Notwithstanding that INEC itself had witnessed the unanimous election of Alhaji Bamanga Tukur as Chairman at PDP’s penultimate national convention, and approved Bamanga Tukur holding that office, the dissident north-west members still want a judicial declaration overriding all of these facts.
They press on regardless of the precedent of Nigerian courts never to interfere with a political party’s internal affairs – which include the admission by waiver of its own party members.
Local Nigerian media are reporting that the dissident north-west members have also separately delivered a 4-point demand to the PDP Board of Trustees Chairman, 80-year-old Chief Anthony Anenih. One of it is a demand that under no circumstances must President Goodluck Jonathan present himself for PDP primary election in 2015, despite last year’s Abuja court order that President Jonathan is legally entitled under the 1999 Constitution, as amended, to present himself.
This particular demand to bar President Jonathan from contesting the 2015 primary election must have sounded to President Jonathan’s cabinet members like an attempted coup, and likely infuriated them to harden their own position by threatening severe punishment for the dissidents who’d made this particular demand.
Perhaps a dis-proportionate reaction, but the demand itself hardly sounds like a negotiation position, to be sure, because short of asking for Jonathan’s head there’s hardly any benefit in the demand of self-ban to induce President Jonathan’s voluntary acceptance. To the contrary, this self-ban demand grates President Jonathan’s long-stated position.
Since 13th June last year, Ahmed Gulak, a political adviser to President Jonathan had said, “God has given us President Goodluck Jonathan in Nigeria. He is the President of Nigeria today. He is not going to stay in office as President for more than eight (8) years. Nigeria belongs to us all and not to any individual.”
But partly because “The Peoples Democratic Party (PDP) is an agglomeration of interest groups formed around persons of prominence and power, which are loosely tied together by a desire to remain in office and maintain access to the “national cake” or resources of the Nigerian state,” according to the United States Embassy Charge d’ affaires, Ms. Lisa Piascik, who’d issued this descriptive statement on October 19, 2007, the concept of “zoning” in the PDP Constitution has continually been observed in breach, and usually invoked contradictorily, even by its stalwart defenders.

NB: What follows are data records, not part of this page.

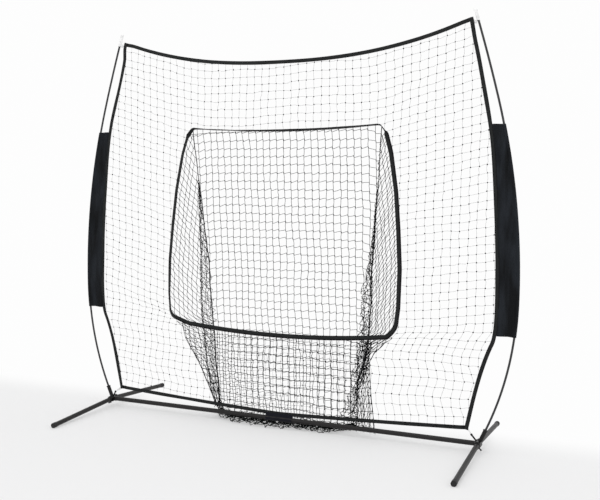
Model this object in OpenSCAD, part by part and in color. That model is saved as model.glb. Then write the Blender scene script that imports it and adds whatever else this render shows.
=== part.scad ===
// Portable catch net: a netting face with a ball pocket, stretched between two
// bowed poles that stand on a steel base with four folding legs.
// Millimetres. +X to the right, +Y away from the player, +Z up, ground at z = 0.

/* [Base] */
// Distance from the middle of the base to each hub
hub_x = 1094; // [1090:1:1098]
// Height of the crossbar's axis above the ground
hub_z = 46; // [45:0.5:47]
// Outside diameter of the crossbar and leg tubes
tube_d = 25; // [24:0.5:25]
// Wall of the crossbar and leg tubes
tube_wall = 1.5; // [1.2:0.1:2]
// Distance of each leg's pivot bolt from the crossbar's axis
pivot_y = 28; // [28:1:32]
// Length of a leg from its pivot to the end of its tube
leg_len = 518; // [480:1:560]
// Slope of the legs below the horizontal
leg_slope = 3.6; // [3.5:0.05:3.7]
// Outside diameter of the rubber foot caps
cap_d = 28; // [27.5:0.5:28.5]

/* [Bow] */
// Diameter of the poles
pole_d = 11; // [10:0.5:11]
// Half the distance between the two socket mouths
mouth_x = 1130; // [1128:1:1132]
// Height of the socket mouths
mouth_z = 121; // [119:1:123]
// Outward lean of the sockets from the vertical
lean = 23.5; // [23:0.1:24]
// Radius of the lower bend
low_r = 1640; // [1620:10:1660]
// Sweep of the lower bend
low_sweep = 22.2; // [22:0.1:22.4]
// Radius of the middle bend
mid_r = 3760; // [3740:10:3780]
// Sweep of the middle bend
mid_sweep = 15.7; // [15.5:0.1:15.9]
// Radius of the upper bend
top_r = 8800; // [8700:50:8900]
// Sweep of the upper bend
top_sweep = 2.9; // [2.8:0.05:3]

/* [Net] */
// Half the width of the net at its top corners
corner_top_x = 999; // [995:1:1001]
// Height of the top corners
corner_top_z = 2142; // [2138:1:2146]
// How far the top edge hangs down in the middle
top_sag = 154; // [100:1:200]
// Half the width of the net at its bottom corners
corner_low_x = 1031; // [1025:1:1035]
// Height of the bottom corners
corner_low_z = 120; // [116:1:124]
// How far the bottom edge hangs down in the middle
low_sag = 50; // [46:1:52]
// Width of the webbing round the net
hem_w = 20; // [16:1:22]
// Lowest point of the side sleeves
sleeve_low_z = 592; // [585:1:600]
// Highest point of the side sleeves
sleeve_top_z = 1632; // [1600:1:1640]

/* [Opening and pocket] */
// Half the width of the opening at its top
open_top_x = 560; // [550:1:570]
// Half the width of the opening at its bottom
open_low_x = 625; // [615:1:635]
// Height of the opening's top edge
open_top_z = 1633; // [1620:1:1650]
// Height of the ends of the opening's bottom edge
open_low_z = 545; // [540:1:560]
// How far the opening's bottom edge hangs down in the middle
open_sag = 38; // [30:1:45]
// Half the width of the pocket where it lies on the ground
base_front_x = 425; // [400:1:440]
// Half the width of the pocket at the back where it lies on the ground
base_back_x = 400; // [380:1:420]
// Depth of the pocket at the ground, from the face of the net
pocket_depth = 190; // [160:1:220]

/* [Hidden] */
$fn = 48;

steel = "#413e3e";
rubber = "#1d1c1c";
black = "#262829";
twine = "#3a3a3c";
white = "#f2f2ee";
zinc = "#9a9a98";

// Base
tube_r = tube_d / 2;
hub_r = 15;              // half the width of a hub and the radius of its ends
hub_h = tube_d;
hub_top = hub_z + hub_h / 2;
core_y = 17.5;           // half the length of the solid middle of a hub
tongue_w = 20;
tongue_h = 12;
slot_h = 12.4;
side_gap = 0.5;          // play between a tongue and the walls of its slot
bolt_r = 4;
bore_r = 4.1;
shoulder = 16.5;         // from a pivot to the start of the leg's round part
tube_start = 18;         // from a pivot to the end of the leg tube
plug_len = 42;
connector_len = 220;
connector_r = tube_r - tube_wall - 0.05;
connector_bore_r = 9;
button_x = 96;
button_r = 4;
button_proud = 3.6;      // how far the button stands out, which is also its travel
flange_back = 5.9;       // inner face of the button's flange, from the tube's axis

// Bow: each arc is given by its centre [x, z], radius and heading angles
low_a = lean - low_sweep;
mid_a = low_a - mid_sweep;
top_a = mid_a - top_sweep;
joint_a = mid_a + 10.2;  // heading where the two pole sections meet
pole_r = pole_d / 2;
ferrule_r = 7;
ferrule_half = 0.84;     // half the ferrule's length, in degrees of the middle bend
function heading(a) = [cos(a), -sin(a)];
low_c = [mouth_x, mouth_z] - low_r * heading(lean);
low_end = low_c + low_r * heading(low_a);
mid_c = low_end - mid_r * heading(low_a);
mid_end = mid_c + mid_r * heading(mid_a);
top_c = mid_end - top_r * heading(mid_a);
tip_a = top_a + 0.34;    // heading where the white tip pockets begin
tip = top_c + top_r * heading(tip_a);
tip_pocket_len = 58;
tip_pocket_r = 8.5;
function low_angle(z) = asin((low_c[1] - z) / low_r);
function mid_angle(z) = asin((mid_c[1] - z) / mid_r);

// Net
hem_t = 3;
net_t = 2;
gap = 0.3;
// Side edge of the net as [height, half width] pairs, from the bottom corner up
side_edge = [
    [corner_low_z, corner_low_x], [350, 1080], [500, 1125], [600, 1170], [1000, 1165],
    [1400, 1140], [1600, 1120], [1800, 1080], [2000, 1040], [corner_top_z, corner_top_x]
];
function side_x(z) = lookup(z, side_edge);
// Two heights, and between them the heights of an edge's points
function heights(edge, low, high) =
    concat([low], [for (p = edge) if (p[0] > low && p[0] < high) p[0]], [high]);
function top_z(x) = corner_top_z - top_sag * (1 - pow(abs(x) / corner_top_x, 2.4));
function low_z(x) = corner_low_z - low_sag * (1 - pow(abs(x) / corner_low_x, 1.2));
open_shift = -22;        // the weight of the pocket draws the opening's bottom edge aside
open_hem_w = 16;
open_top_hem_w = 8;
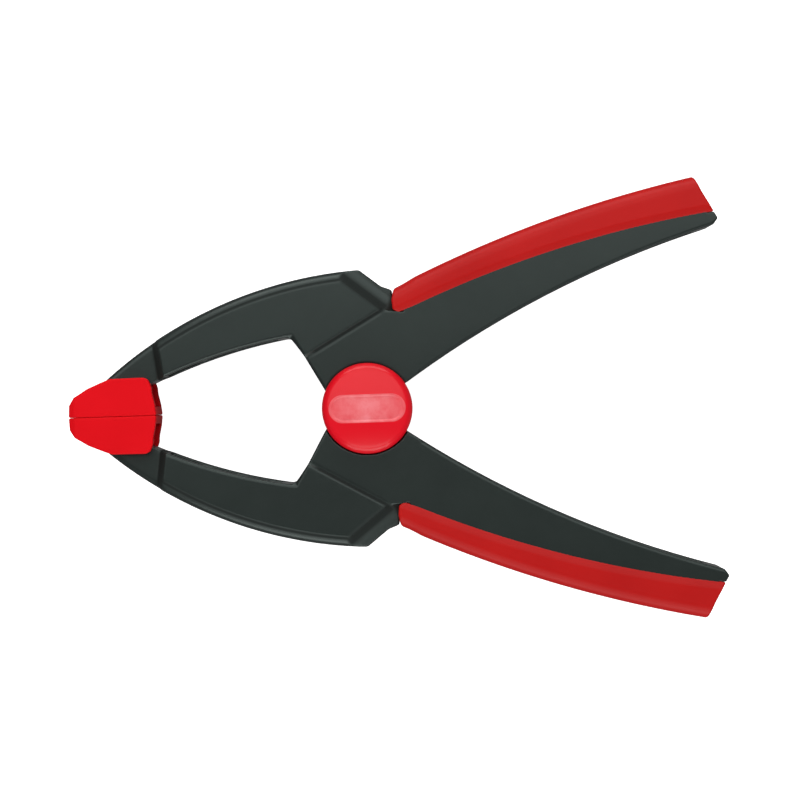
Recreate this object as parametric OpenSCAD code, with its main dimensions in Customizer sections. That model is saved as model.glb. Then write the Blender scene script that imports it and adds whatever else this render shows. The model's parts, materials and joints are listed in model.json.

For instance, earlier this year, on 17th January, 2013, the Adamawa State Governor, Rear Admiral Murtala Nyako, whilst refusing to abide the argument that “zoning” precludes a state governor of PDP and a PDP Chairman from emerging from the same senatorial zone, had said, “There is no provision in the Constitution of the People’s Democratic Party (PDP) that says the governor of a state must not come from the same zone with the party chairman. The zoning system in Nigeria is only valid to nominate officials for appointments; not for elective offices. The idea of zoning is a PDP arrangement – which is not above the Constitution or the laws of Nigeria. Zoning is for appointive and not for elected offices.”
With “zoning” being disparately interpreted by each PDP official, the party is now unlikely to ever agree on what “zoning” means; to enable it answer the second question of whose interpretation of “zoning” will then bind the party – especially given that Justice Lawal Gumi who’d pronounced “zoning” as binding on PDP, had also rightly recused himself from declaring what “zoning” and “rotation” mean under article 7.2 [c] of the PDP constitution.
“PDP’s laws keep changing at night,” a diplomat said.
…………………………….Seyi Olu Awofeso is a Legal Practitioner in Abuja
Source: SAHARA REPORTERS.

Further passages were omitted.